Stored items
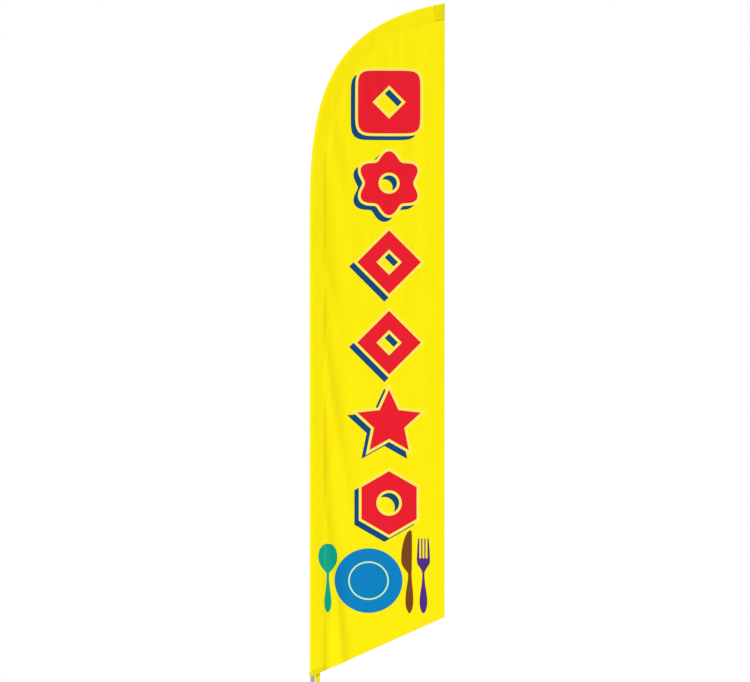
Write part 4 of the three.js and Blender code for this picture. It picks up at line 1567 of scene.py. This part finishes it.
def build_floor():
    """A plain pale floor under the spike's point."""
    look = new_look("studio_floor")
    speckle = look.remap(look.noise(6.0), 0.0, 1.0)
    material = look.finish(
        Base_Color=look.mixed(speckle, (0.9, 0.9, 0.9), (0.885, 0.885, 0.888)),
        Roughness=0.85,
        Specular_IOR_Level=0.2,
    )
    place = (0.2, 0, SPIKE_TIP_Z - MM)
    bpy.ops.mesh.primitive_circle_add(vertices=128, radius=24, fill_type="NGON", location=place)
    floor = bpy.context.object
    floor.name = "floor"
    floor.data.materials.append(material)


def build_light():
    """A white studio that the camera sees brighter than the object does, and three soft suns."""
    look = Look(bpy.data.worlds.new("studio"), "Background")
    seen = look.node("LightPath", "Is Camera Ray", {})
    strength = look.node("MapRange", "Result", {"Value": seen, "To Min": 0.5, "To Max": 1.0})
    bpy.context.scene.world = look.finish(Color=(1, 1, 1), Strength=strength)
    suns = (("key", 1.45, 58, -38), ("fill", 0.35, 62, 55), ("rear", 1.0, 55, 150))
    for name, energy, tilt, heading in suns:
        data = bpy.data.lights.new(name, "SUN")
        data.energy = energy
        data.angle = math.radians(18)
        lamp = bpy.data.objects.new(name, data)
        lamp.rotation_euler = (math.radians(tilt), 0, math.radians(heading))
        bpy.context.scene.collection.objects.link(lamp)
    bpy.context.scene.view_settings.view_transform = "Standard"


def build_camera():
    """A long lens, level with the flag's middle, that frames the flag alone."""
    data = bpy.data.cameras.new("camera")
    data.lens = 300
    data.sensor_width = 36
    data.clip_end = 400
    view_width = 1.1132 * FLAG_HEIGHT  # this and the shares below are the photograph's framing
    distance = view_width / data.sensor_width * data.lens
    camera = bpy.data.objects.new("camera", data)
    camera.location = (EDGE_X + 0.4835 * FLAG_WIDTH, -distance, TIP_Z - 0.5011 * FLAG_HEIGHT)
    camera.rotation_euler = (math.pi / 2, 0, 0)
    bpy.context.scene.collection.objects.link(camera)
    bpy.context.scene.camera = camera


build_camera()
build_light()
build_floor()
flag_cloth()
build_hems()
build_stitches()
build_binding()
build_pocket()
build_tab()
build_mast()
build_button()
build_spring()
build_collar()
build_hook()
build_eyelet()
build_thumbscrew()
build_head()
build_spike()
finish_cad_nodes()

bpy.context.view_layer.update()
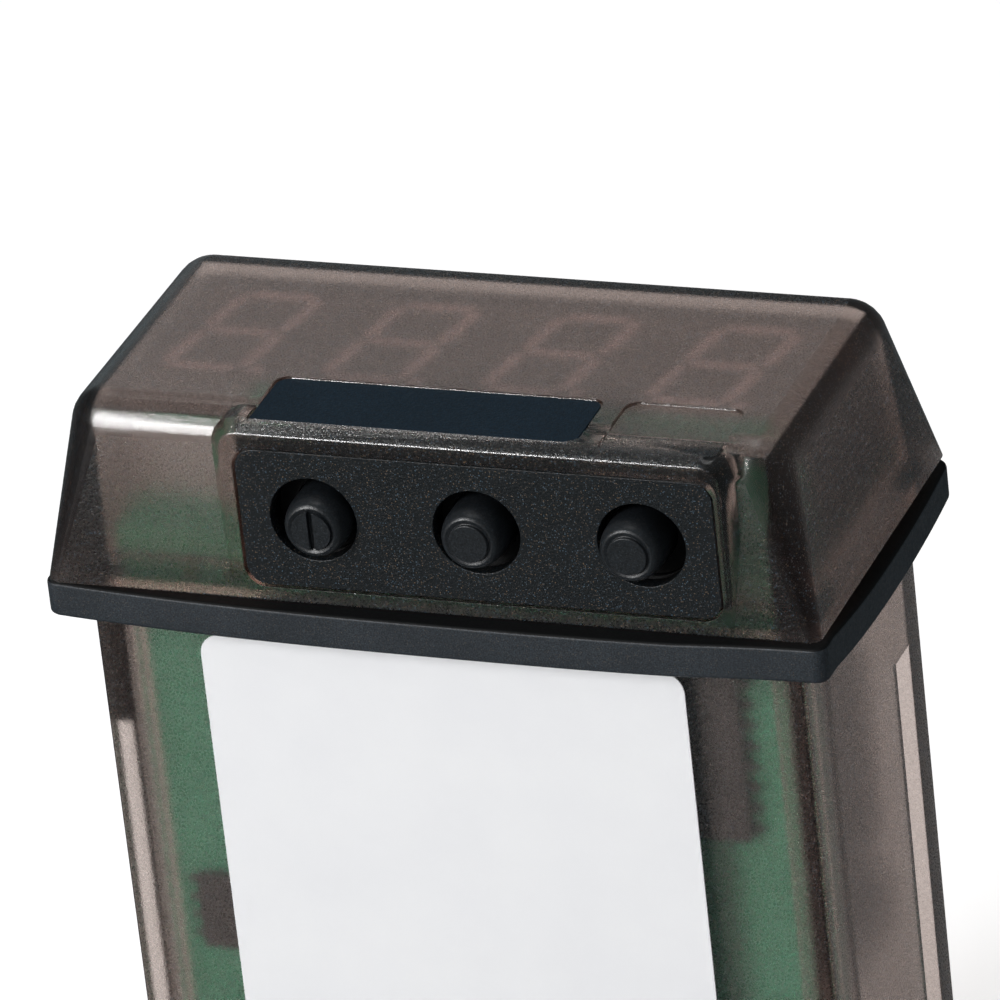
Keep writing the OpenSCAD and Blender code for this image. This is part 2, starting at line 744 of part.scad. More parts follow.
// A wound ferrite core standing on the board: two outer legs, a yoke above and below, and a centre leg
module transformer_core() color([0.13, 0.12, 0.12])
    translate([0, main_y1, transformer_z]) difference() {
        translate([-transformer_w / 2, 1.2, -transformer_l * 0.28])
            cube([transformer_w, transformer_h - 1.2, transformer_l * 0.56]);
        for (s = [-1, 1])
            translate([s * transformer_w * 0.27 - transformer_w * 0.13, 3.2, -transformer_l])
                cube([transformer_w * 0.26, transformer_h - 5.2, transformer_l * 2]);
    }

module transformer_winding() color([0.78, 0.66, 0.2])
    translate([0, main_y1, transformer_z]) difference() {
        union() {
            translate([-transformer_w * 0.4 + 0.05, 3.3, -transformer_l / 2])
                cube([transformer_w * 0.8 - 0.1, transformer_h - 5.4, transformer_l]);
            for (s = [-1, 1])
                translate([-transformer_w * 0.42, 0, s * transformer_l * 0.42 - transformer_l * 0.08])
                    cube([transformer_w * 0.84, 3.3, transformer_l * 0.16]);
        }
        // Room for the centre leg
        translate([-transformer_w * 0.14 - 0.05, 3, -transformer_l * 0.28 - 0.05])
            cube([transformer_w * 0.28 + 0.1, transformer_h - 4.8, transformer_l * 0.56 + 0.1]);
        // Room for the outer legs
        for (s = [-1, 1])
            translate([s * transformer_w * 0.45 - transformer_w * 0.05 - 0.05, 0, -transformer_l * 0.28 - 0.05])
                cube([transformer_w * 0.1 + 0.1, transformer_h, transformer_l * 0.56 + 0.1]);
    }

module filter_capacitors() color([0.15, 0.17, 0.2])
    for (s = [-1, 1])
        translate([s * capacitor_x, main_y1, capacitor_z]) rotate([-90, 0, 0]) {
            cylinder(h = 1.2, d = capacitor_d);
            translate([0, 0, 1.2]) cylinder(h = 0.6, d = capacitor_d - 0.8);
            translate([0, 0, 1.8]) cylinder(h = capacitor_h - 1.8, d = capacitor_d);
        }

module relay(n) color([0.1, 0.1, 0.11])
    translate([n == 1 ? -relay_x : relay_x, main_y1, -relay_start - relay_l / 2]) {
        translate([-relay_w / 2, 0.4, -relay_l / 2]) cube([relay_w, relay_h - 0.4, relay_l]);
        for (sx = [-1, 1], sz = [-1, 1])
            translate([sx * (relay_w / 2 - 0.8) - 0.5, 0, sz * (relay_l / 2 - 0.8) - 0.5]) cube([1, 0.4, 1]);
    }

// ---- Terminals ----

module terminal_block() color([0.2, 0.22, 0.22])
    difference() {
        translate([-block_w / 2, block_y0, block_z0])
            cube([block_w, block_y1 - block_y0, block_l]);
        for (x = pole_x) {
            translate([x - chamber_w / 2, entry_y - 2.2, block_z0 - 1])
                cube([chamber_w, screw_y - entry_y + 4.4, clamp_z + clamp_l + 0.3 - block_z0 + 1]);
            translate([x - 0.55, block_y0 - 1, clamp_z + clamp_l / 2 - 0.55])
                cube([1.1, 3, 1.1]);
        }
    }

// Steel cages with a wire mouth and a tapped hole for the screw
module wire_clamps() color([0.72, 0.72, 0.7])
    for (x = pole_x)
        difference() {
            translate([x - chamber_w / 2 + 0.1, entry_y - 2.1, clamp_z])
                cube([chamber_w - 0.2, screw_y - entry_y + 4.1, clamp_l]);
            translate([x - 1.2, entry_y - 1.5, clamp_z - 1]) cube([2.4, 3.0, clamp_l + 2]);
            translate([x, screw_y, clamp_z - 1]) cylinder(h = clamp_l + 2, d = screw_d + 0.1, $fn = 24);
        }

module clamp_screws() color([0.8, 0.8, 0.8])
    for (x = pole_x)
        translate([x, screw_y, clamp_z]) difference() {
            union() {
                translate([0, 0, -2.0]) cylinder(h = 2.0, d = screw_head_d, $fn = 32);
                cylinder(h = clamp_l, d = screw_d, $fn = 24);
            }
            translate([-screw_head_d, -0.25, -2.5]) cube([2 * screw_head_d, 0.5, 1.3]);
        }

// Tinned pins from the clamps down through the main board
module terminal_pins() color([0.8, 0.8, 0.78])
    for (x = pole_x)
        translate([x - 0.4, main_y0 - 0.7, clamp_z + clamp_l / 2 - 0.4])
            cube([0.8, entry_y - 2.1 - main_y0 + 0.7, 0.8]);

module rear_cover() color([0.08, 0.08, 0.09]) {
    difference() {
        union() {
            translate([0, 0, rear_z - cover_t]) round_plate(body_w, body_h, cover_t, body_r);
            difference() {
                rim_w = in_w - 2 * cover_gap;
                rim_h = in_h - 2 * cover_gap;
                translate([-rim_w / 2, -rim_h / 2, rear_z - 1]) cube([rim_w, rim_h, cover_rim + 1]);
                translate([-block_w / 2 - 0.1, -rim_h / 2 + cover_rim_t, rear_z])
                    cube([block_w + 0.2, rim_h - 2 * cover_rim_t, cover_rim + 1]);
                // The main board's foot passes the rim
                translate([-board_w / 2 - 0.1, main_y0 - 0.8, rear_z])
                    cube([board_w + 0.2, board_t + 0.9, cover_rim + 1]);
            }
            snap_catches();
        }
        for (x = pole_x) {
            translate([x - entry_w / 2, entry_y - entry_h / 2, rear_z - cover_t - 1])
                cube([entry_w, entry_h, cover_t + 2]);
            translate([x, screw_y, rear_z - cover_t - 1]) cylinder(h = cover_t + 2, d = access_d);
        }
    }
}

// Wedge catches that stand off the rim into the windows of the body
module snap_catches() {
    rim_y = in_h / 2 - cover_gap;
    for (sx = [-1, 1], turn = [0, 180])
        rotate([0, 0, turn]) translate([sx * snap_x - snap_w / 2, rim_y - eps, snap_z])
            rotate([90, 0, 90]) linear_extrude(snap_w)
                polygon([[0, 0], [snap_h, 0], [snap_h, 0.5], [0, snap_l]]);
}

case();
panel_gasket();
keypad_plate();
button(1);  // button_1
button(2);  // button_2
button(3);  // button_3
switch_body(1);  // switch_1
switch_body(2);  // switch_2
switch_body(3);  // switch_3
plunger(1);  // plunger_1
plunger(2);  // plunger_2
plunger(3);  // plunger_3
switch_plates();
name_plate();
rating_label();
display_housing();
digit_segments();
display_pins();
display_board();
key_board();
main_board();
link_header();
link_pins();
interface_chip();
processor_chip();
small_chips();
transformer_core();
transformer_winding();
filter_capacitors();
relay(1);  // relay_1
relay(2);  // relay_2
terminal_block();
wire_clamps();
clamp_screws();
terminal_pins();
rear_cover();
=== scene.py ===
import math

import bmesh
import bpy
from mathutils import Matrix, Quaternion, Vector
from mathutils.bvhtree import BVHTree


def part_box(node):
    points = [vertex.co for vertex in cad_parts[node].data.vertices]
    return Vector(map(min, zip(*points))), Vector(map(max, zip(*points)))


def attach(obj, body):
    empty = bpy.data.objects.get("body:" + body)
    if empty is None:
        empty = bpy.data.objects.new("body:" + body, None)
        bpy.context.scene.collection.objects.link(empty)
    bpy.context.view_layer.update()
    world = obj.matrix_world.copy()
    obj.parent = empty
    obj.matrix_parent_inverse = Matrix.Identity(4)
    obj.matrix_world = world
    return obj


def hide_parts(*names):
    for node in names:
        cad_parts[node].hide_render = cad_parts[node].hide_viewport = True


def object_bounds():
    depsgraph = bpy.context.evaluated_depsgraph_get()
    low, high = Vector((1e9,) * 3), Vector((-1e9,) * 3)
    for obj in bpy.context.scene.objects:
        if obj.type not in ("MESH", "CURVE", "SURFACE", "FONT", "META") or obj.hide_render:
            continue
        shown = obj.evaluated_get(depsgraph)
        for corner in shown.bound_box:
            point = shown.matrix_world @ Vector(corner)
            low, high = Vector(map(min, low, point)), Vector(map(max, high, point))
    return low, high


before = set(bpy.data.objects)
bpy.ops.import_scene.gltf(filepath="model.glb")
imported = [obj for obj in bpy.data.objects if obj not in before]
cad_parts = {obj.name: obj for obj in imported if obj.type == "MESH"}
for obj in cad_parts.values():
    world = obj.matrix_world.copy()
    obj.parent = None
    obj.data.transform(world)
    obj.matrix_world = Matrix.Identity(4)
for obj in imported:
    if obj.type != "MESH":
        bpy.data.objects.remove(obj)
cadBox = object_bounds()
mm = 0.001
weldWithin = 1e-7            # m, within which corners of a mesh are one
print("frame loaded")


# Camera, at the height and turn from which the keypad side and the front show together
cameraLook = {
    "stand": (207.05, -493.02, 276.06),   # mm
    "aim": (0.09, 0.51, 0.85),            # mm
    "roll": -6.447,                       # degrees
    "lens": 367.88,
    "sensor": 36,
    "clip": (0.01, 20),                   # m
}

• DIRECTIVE
Print exactly the lines above from the one with "of the body" to the one with "shown = obj.evaluated_get(depsgraph)", including both.

• COMPLETED EXERCISE
// Wedge catches that stand off the rim into the windows of the body
module snap_catches() {
    rim_y = in_h / 2 - cover_gap;
    for (sx = [-1, 1], turn = [0, 180])
        rotate([0, 0, turn]) translate([sx * snap_x - snap_w / 2, rim_y - eps, snap_z])
            rotate([90, 0, 90]) linear_extrude(snap_w)
                polygon([[0, 0], [snap_h, 0], [snap_h, 0.5], [0, snap_l]]);
}

case();
panel_gasket();
keypad_plate();
button(1);  // button_1
button(2);  // button_2
button(3);  // button_3
switch_body(1);  // switch_1
switch_body(2);  // switch_2
switch_body(3);  // switch_3
plunger(1);  // plunger_1
plunger(2);  // plunger_2
plunger(3);  // plunger_3
switch_plates();
name_plate();
rating_label();
display_housing();
digit_segments();
display_pins();
display_board();
key_board();
main_board();
link_header();
link_pins();
interface_chip();
processor_chip();
small_chips();
transformer_core();
transformer_winding();
filter_capacitors();
relay(1);  // relay_1
relay(2);  // relay_2
terminal_block();
wire_clamps();
clamp_screws();
terminal_pins();
rear_cover();
=== scene.py ===
import math

import bmesh
import bpy
from mathutils import Matrix, Quaternion, Vector
from mathutils.bvhtree import BVHTree


def part_box(node):
    points = [vertex.co for vertex in cad_parts[node].data.vertices]
    return Vector(map(min, zip(*points))), Vector(map(max, zip(*points)))


def attach(obj, body):
    empty = bpy.data.objects.get("body:" + body)
    if empty is None:
        empty = bpy.data.objects.new("body:" + body, None)
        bpy.context.scene.collection.objects.link(empty)
    bpy.context.view_layer.update()
    world = obj.matrix_world.copy()
    obj.parent = empty
    obj.matrix_parent_inverse = Matrix.Identity(4)
    obj.matrix_world = world
    return obj


def hide_parts(*names):
    for node in names:
        cad_parts[node].hide_render = cad_parts[node].hide_viewport = True


def object_bounds():
    depsgraph = bpy.context.evaluated_depsgraph_get()
    low, high = Vector((1e9,) * 3), Vector((-1e9,) * 3)
    for obj in bpy.context.scene.objects:
        if obj.type not in ("MESH", "CURVE", "SURFACE", "FONT", "META") or obj.hide_render:
            continue
        shown = obj.evaluated_get(depsgraph)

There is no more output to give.